The artisanal chocolates come in a pack of three, and each bar is packaged in wrappers that are meticulously crafted using the traditional Vietnamese technique of Dong Ho printing, where organic paints are first applied on engraved woodblocks and later hand-pressed on paper to imprint the elaborate designs.
The chocolates come in three flavours and designs, but all have 65 per cent single origin dark chocolate as their base. The packaging on the Signature bar was inspired by the square tiles that are distinctive of the Gallery.
The Chili bar has a spicy hit that complements the bitterness of the chocolate. The packaging here has red tree trunks on it, inspired by the tree-like structures found in the Gallery.
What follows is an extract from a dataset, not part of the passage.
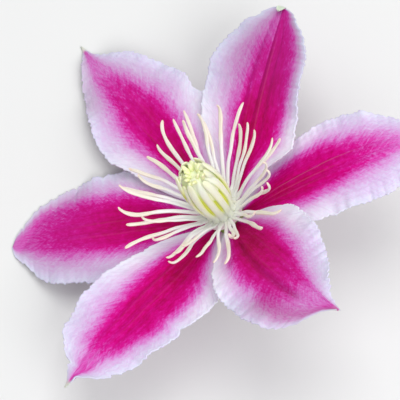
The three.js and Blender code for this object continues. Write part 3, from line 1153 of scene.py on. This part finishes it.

Sea salt flavours the third bar, which has tiny flakes added to accentuate the rich chocolate flavour. The packaging for this bar has prints of blue and white ovals on it, meant to mimic the dappled rays of sunlight that run across the atrium of the Gallery. Kola Luu, director of partnership development at the Gallery says: "This 'delectable' project is a perfect marriage between the art and heritage of our Gallery and the creative ingenuity of Rice Creative and Marou Chocolate in Vietnam." He adds that the artisanal chocolates - from its bespoke ingredients to its locally sourced design packaging - is a reflection of what the Gallery embodies and represents in its collection, that of South-east Asia.